* _Required work_
In the listing below, find every line containing "does" and copy it out.

* _Record list_

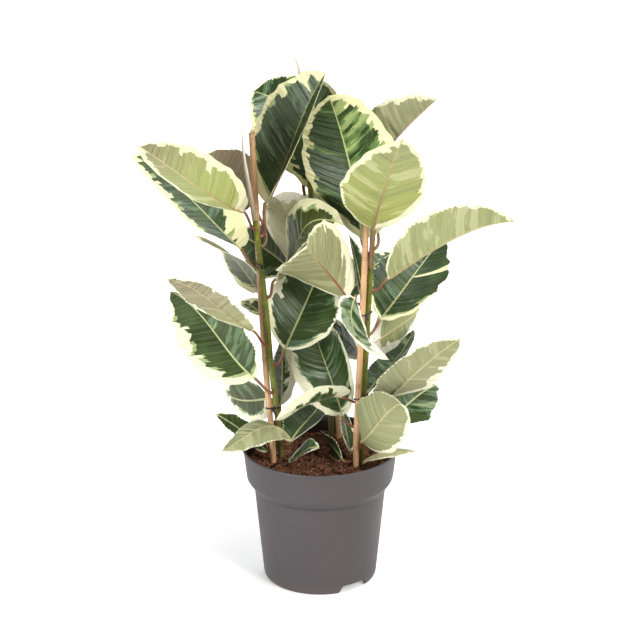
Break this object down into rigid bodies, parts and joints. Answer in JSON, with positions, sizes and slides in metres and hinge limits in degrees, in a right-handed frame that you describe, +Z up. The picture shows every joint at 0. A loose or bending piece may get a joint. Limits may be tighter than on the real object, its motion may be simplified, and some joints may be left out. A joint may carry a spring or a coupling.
{
  "type": "potted rubber plant",
  "caption": "Variegated rubber plant with broad cream-edged leaves on stems tied to bamboo canes, in a grey plastic nursery pot filled with soil.",
  "frame": {"origin": "centre of the pot's flat base, on the surface that it stands on", "axes": "+Z up along the pot's axis, -Y towards the front of the plant as pictured, +X to its right"},
  "size_m": [0.4971, 0.3794, 0.7292],
  "materials": {
    "pot_plastic": "matte",
    "potting_soil": "matte",
    "stem_bark": "satin",
    "bamboo": "satin",
    "bud_sheath": "satin",
    "tie_wire": "satin",
    "leaf": "satin"
  },
  "bodies": {
    "root": {"pot": "pot_plastic", "soil": "potting_soil", "stem_left": "stem_bark", "stem_right": "stem_bark", "stem_back": "stem_bark", "cane_left": "bamboo", "cane_right": "bamboo", "cane_back": "bamboo", "sheath_left": "bud_sheath", "sheath_right": "bud_sheath", "sheath_back": "bud_sheath", "tie_left_1": "tie_wire", "tie_left_2": "tie_wire", "tie_right_1": "tie_wire", "tie_right_2": "tie_wire", "tie_back_1": "tie_wire", "tie_back_2": "tie_wire", "leaf_left_01": "leaf", "leaf_left_02": "leaf", "leaf_left_03": "leaf", "leaf_left_04": "leaf", "leaf_left_05": "leaf", "leaf_left_06": "leaf", "leaf_left_07": "leaf", "leaf_left_08": "leaf", "leaf_left_09": "leaf", "leaf_left_10": "leaf", "leaf_left_11": "leaf", "leaf_left_12": "leaf", "leaf_left_13": "leaf", "leaf_left_14": "leaf", "leaf_left_15": "leaf", "leaf_left_16": "leaf", "leaf_left_17": "leaf", "leaf_right_01": "leaf", "leaf_right_02": "leaf", "leaf_right_03": "leaf", "leaf_right_04": "leaf", "leaf_right_05": "leaf", "leaf_right_06": "leaf", "leaf_right_07": "leaf", "leaf_right_08": "leaf", "leaf_right_09": "leaf", "leaf_right_10": "leaf", "leaf_right_11": "leaf", "leaf_right_12": "leaf", "leaf_right_13": "leaf", "leaf_right_14": "leaf", "leaf_right_15": "leaf", "leaf_right_16": "leaf", "leaf_right_17": "leaf", "leaf_right_18": "leaf", "leaf_back_01": "leaf", "leaf_back_02": "leaf", "leaf_back_03": "leaf", "leaf_back_04": "leaf", "leaf_back_05": "leaf", "leaf_back_06": "leaf", "leaf_back_07": "leaf"}
  },
  "joints": []
}
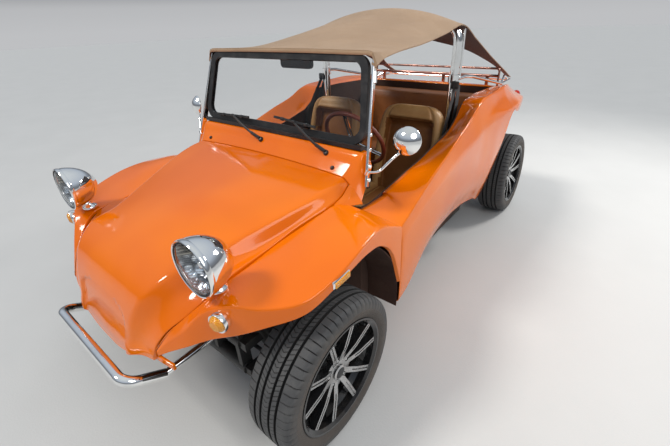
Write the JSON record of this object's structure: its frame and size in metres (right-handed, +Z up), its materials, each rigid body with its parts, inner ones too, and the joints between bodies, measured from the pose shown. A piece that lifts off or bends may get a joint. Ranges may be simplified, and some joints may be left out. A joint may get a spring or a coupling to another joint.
{
  "type": "dune buggy",
  "caption": "Open four-seat dune buggy with moulded orange body, tan canvas top, roll bar, chrome lamps and tube bumpers, rear engine, working steering and free wheels.",
  "frame": {"origin": "centre of the bounding box at ground level, halfway between the axles", "axes": "+Z up, the vehicle faces -Y, +X is the vehicle's left side"},
  "size_m": [1.617, 3.532, 1.546],
  "materials": {
    "frame_paint": "satin black, worn",
    "gearbox": "cast, dull",
    "engine_metal": "cast and sheet metal, dull",
    "exhaust_metal": "heat-dulled steel",
    "orange_gloss": "glossy orange gel coat on glass fibre",
    "dash": "black grained panel",
    "tub_lining": "dark brown lining",
    "rubber_seal": "black rubber",
    "clear_glass": "clear",
    "chrome_trim": "bright plating",
    "tan_canvas": "tan canvas, sewn",
    "tan_leather": "brown-tan upholstery",
    "brown_leather": "dark brown upholstery",
    "black_parts": "black",
    "hub_metal": "bare metal, dusty",
    "lamp_glass": "clear ribbed glass",
    "amber_lens": "amber",
    "red_lens": "red",
    "mirror_glass": "mirror in a dark shell",
    "belt_web": "black webbing",
    "tyre_rubber": "dusty rubber",
    "wheel_metal": "machined face, dark pockets"
  },
  "bodies": {
    "body": {"floor_pan": "frame_paint", "front_axle_beam": "frame_paint", "front_suspension": "frame_paint", "rear_suspension": "frame_paint", "transaxle": "gearbox", "engine": "engine_metal", "exhaust": "exhaust_metal", "cowl": "orange_gloss", "dashboard": "dash", "front_fender_left": "orange_gloss", "front_fender_right": "orange_gloss", "side_panel_left": "orange_gloss", "side_panel_right": "orange_gloss", "rear_fender_left": "orange_gloss", "rear_fender_right": "orange_gloss", "rear_deck": "orange_gloss", "cockpit_tub": "tub_lining", "windshield_frame": "rubber_seal", "windshield_glass": "clear_glass", "windshield_posts": "chrome_trim", "roll_bar": "chrome_trim", "soft_top": "tan_canvas", "soft_top_frame": "chrome_trim", "front_seat_left": "tan_leather", "front_seat_right": "tan_leather", "rear_seat": "brown_leather", "steering_column": "black_parts", "headlamps": "chrome_trim", "headlamp_lenses": "lamp_glass", "marker_lamps": "amber_lens", "tail_lamps": "red_lens", "front_bumper": "chrome_trim", "rear_bumper": "chrome_trim", "luggage_rack": "chrome_trim", "wipers": "black_parts", "door_mirrors": "chrome_trim", "interior_mirror": "mirror_glass", "seat_belts": "belt_web", "driver_controls": "black_parts", "hood": "orange_gloss"},
    "steering_wheel_body": {"steering_wheel": "black_parts"},
    "track_rod_body": {"track_rod": "frame_paint"},
    "knuckle_left_body": {"knuckle_left": "hub_metal"},
    "wheel_front_left_body": {"tyre_front_left": "tyre_rubber", "rim_front_left": "wheel_metal"},
    "wheel_rear_left_body": {"tyre_rear_left": "tyre_rubber", "rim_rear_left": "wheel_metal"},
    "knuckle_right_body": {"knuckle_right": "hub_metal"},
    "wheel_front_right_body": {"tyre_front_right": "tyre_rubber", "rim_front_right": "wheel_metal"},
    "wheel_rear_right_body": {"tyre_rear_right": "tyre_rubber", "rim_rear_right": "wheel_metal"}
  },
  "joints": [
    {"name": "steering_wheel_turn", "type": "hinge", "parent": "body", "child": "steering_wheel_body", "pos_m": [0.245, -0.35, 0.925], "axis": [0, 0.866, 0.5], "range_deg": [-450, 450]},
    {"name": "track_rod_slide", "type": "slide", "parent": "body", "child": "track_rod_body", "axis": [1, 0, 0], "range_m": [-0.06, 0.06]},
    {"name": "steer_left", "type": "hinge", "parent": "body", "child": "knuckle_left_body", "pos_m": [0.585, -1.2, 0.318], "axis": [0, 0, 1], "range_deg": [-30, 30]},
    {"name": "wheel_front_left_spin", "type": "hinge", "parent": "knuckle_left_body", "child": "wheel_front_left_body", "pos_m": [0.706, -1.2, 0.318], "axis": [1, 0, 0], "continuous": true},
    {"name": "steer_right", "type": "hinge", "parent": "body", "child": "knuckle_right_body", "pos_m": [-0.585, -1.2, 0.318], "axis": [0, 0, 1], "range_deg": [-30, 30]},
    {"name": "wheel_front_right_spin", "type": "hinge", "parent": "knuckle_right_body", "child": "wheel_front_right_body", "pos_m": [-0.706, -1.2, 0.318], "axis": [1, 0, 0], "continuous": true},
    {"name": "wheel_rear_left_spin", "type": "hinge", "parent": "body", "child": "wheel_rear_left_body", "pos_m": [0.681, 1.2, 0.3207], "axis": [0.9986, 0, 0.0523], "continuous": true},
    {"name": "wheel_rear_right_spin", "type": "hinge", "parent": "body", "child": "wheel_rear_right_body", "pos_m": [-0.681, 1.2, 0.3207], "axis": [0.9986, 0, -0.0523], "continuous": true}
  ],
  "couplings": [
    {"joint": "steer_left", "follows": "steering_wheel_turn", "ratio": 0.0666},
    {"joint": "steer_right", "follows": "steering_wheel_turn", "ratio": 0.0666},
    {"joint": "track_rod_slide", "follows": "steering_wheel_turn", "m_per_rad": 0.007}
  ]
}
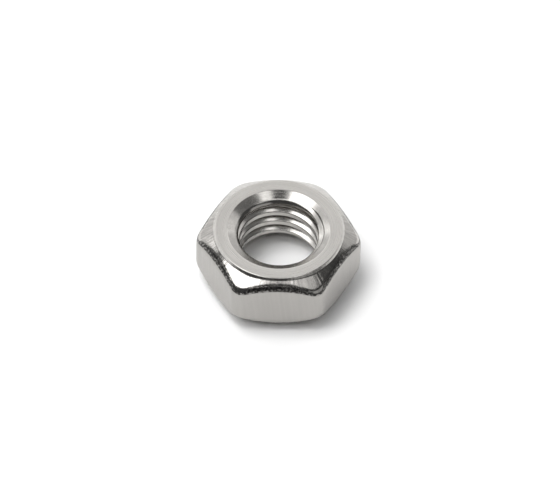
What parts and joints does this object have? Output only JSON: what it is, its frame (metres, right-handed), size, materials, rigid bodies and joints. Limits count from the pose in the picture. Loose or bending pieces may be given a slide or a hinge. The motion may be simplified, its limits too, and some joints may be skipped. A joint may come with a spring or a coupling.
{
  "type": "hex nut",
  "caption": "Plain hexagon nut in bright steel, chamfered and countersunk at both ends, with a right-hand metric thread through it, for a bolt or stud.",
  "frame": {"origin": "centre of the lower bearing face, on the thread axis", "axes": "+Z along the thread axis to the upper bearing face, +X to a corner of the hexagon, +Y square to a wrench flat"},
  "size_m": [0.0146, 0.013, 0.0061],
  "materials": {
    "bright_steel": "bright plated steel, satin faces with fine turning marks on the end faces"
  },
  "bodies": {
    "root": {"hex_nut": "bright_steel"}
  },
  "joints": []
}
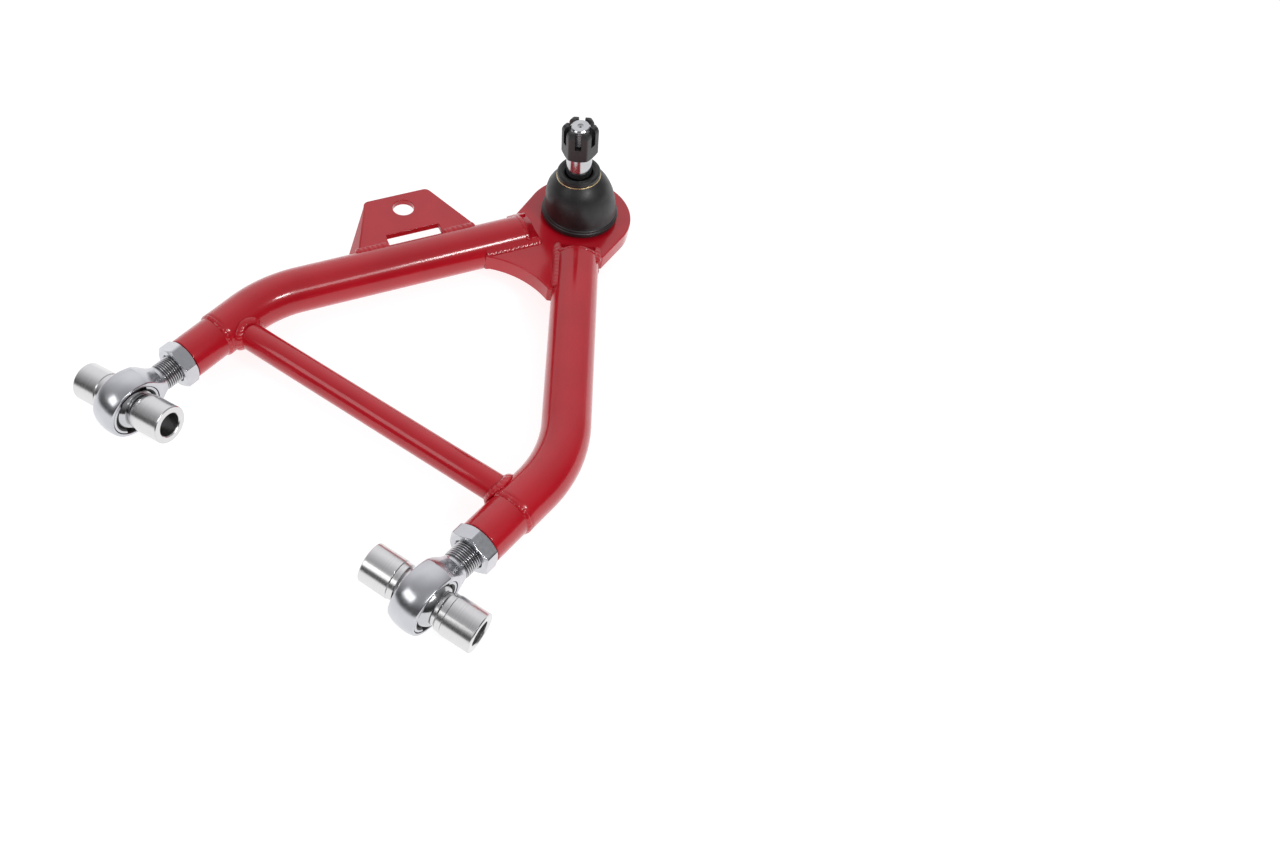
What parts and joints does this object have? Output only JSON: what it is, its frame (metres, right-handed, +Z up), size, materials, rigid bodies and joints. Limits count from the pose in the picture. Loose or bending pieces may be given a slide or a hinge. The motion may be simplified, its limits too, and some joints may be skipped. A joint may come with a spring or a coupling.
{
  "type": "adjustable tubular control arm",
  "caption": "Tubular suspension control arm with rod ends at its inner pivots, a cross brace, a link bracket and a ball joint with boot and castle nut.",
  "frame": {"origin": "centre of the bounding box on the floor the arm lies on", "axes": "+X outboard from the inner pivots to the ball joint, +Y from pivot A to pivot B along the vehicle, +Z up along the ball stud side"},
  "size_m": [0.3768, 0.3126, 0.112],
  "materials": {
    "red_powder_coat": "gloss powder coat",
    "polished_steel": "polished steel",
    "zinc_plate": "bright zinc plate",
    "machined_aluminium": "turned, fine lathe marks",
    "black_steel": "black oxide",
    "boot_rubber": "smooth moulded rubber",
    "gold_wire": "bright wire",
    "bearing_polymer": "moulded polymer"
  },
  "bodies": {
    "arm": {"leg_tube_a": "red_powder_coat", "leg_tube_b": "red_powder_coat", "cross_brace": "red_powder_coat", "ball_joint_plate": "red_powder_coat", "link_bracket": "red_powder_coat", "adapter_a": "red_powder_coat", "adapter_b": "red_powder_coat", "ball_joint_housing": "black_steel", "ball_joint_bearing": "bearing_polymer", "ball_joint_cover": "black_steel", "ball_joint_boot": "boot_rubber"},
    "rod_end_a": {"rod_end_a_body": "polished_steel", "rod_end_a_race": "polished_steel"},
    "jam_nut_a": {"jam_nut_a": "zinc_plate"},
    "swivel_a": {"swivel_ball_a": "polished_steel"},
    "pivot_a": {"spacer_a_front": "machined_aluminium", "spacer_a_rear": "machined_aluminium"},
    "rod_end_b": {"rod_end_b_body": "polished_steel", "rod_end_b_race": "polished_steel"},
    "jam_nut_b": {"jam_nut_b": "zinc_plate"},
    "swivel_b": {"swivel_ball_b": "polished_steel"},
    "pivot_b": {"spacer_b_front": "machined_aluminium", "spacer_b_rear": "machined_aluminium"},
    "ball_stud": {"ball_stud": "polished_steel", "boot_wire_ring": "gold_wire"},
    "castle_nut": {"castle_nut": "black_steel"}
  },
  "joints": [
    {"name": "rod_end_a_adjust", "type": "slide", "parent": "arm", "child": "rod_end_a", "axis": [-0.9917, 0.1288, 0], "range_m": [-0.008, 0.005]},
    {"name": "jam_nut_a_turn", "type": "hinge", "parent": "arm", "child": "jam_nut_a", "pos_m": [-0.16577, -0.11766, 0.02223], "axis": [0.9917, -0.1288, 0], "continuous": true},
    {"name": "swivel_a_yaw", "type": "hinge", "parent": "rod_end_a", "child": "swivel_a", "pos_m": [-0.16577, -0.11766, 0.02223], "axis": [0, 0, 1], "range_deg": [-28, 12]},
    {"name": "pivot_a_spin", "type": "hinge", "parent": "swivel_a", "child": "pivot_a", "pos_m": [-0.16577, -0.11766, 0.02223], "axis": [0, -1, 0], "continuous": true},
    {"name": "rod_end_b_adjust", "type": "slide", "parent": "arm", "child": "rod_end_b", "axis": [-0.993, 0.1184, 0], "range_m": [-0.008, 0.005]},
    {"name": "jam_nut_b_turn", "type": "hinge", "parent": "arm", "child": "jam_nut_b", "pos_m": [-0.16577, 0.11614, 0.02223], "axis": [0.993, -0.1184, 0], "continuous": true},
    {"name": "swivel_b_yaw", "type": "hinge", "parent": "rod_end_b", "child": "swivel_b", "pos_m": [-0.16577, 0.11614, 0.02223], "axis": [0, 0, 1], "range_deg": [-25, 11]},
    {"name": "pivot_b_spin", "type": "hinge", "parent": "swivel_b", "child": "pivot_b", "pos_m": [-0.16577, 0.11614, 0.02223], "axis": [0, -0.9863, 0.165], "continuous": true},
    {"name": "ball_stud_swing", "type": "hinge", "parent": "arm", "child": "ball_stud", "pos_m": [0.15083, -0.03306, 0.017], "axis": [0, 1, 0], "range_deg": [-16, 22], "deforming": ["ball_joint_boot"]},
    {"name": "castle_nut_turn", "type": "hinge", "parent": "ball_stud", "child": "castle_nut", "pos_m": [0.15083, -0.03306, 0.017], "axis": [-0.0594, 0.0818, 0.9949], "continuous": true}
  ]
}
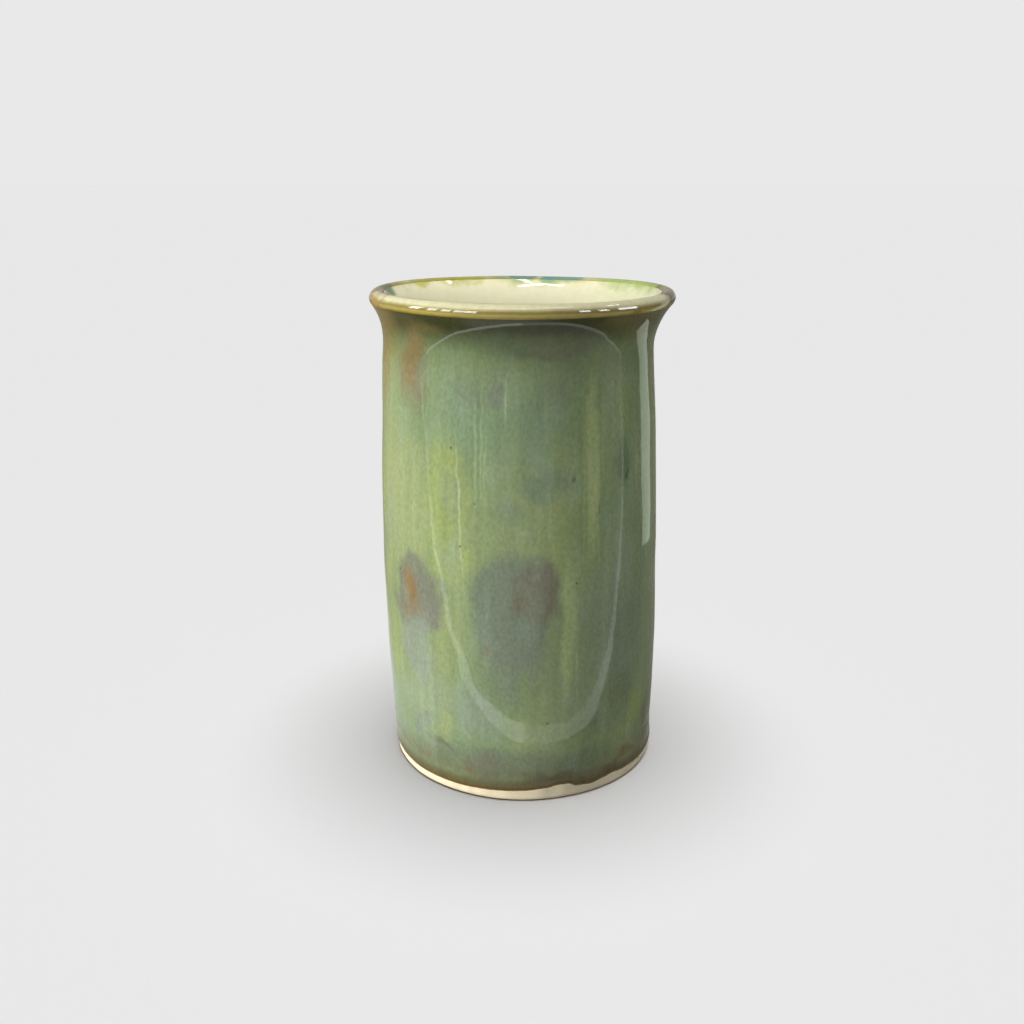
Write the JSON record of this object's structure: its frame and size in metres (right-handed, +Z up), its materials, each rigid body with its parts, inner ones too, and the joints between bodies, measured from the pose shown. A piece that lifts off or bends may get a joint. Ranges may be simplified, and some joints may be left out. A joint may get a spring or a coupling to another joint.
{
  "type": "brush holder pot",
  "caption": "Upright hand-thrown stoneware pot with a flared, rolled lip, a green glazed wall, a cream liner and a bare flat foot; holds brushes upright.",
  "frame": {"origin": "centre of the foot, on the surface the pot stands on", "axes": "+Z up along the axis the pot was thrown on; the pot is round, so +X and +Y are any two level directions, with -Y towards the side that is best known"},
  "size_m": [0.0886, 0.0886, 0.145],
  "materials": {
    "stoneware": "bare buff stoneware, matt",
    "green_glaze": "runny ash-green glaze, glossy",
    "amber_glaze": "amber overlap of the two glazes, glossy",
    "cream_glaze": "cream liner glaze, glossy"
  },
  "bodies": {
    "root": {"clay_body": "stoneware", "outer_glaze": "green_glaze", "lip_glaze": "amber_glaze", "liner_glaze": "cream_glaze"}
  },
  "joints": []
}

* _Task solution_
What parts and joints does this object have? Output only JSON: what it is, its frame (metres, right-handed), size, materials, rigid bodies and joints. Limits count from the pose in the picture. Loose or bending pieces may be given a slide or a hinge. The motion may be simplified, its limits too, and some joints may be skipped. A joint may come with a spring or a coupling.
What parts and joints does this object have? Output only JSON: what it is, its frame (metres, right-handed, +Z up), size, materials, rigid bodies and joints. Limits count from the pose in the picture. Loose or bending pieces may be given a slide or a hinge. The motion may be simplified, its limits too, and some joints may be skipped. A joint may come with a spring or a coupling.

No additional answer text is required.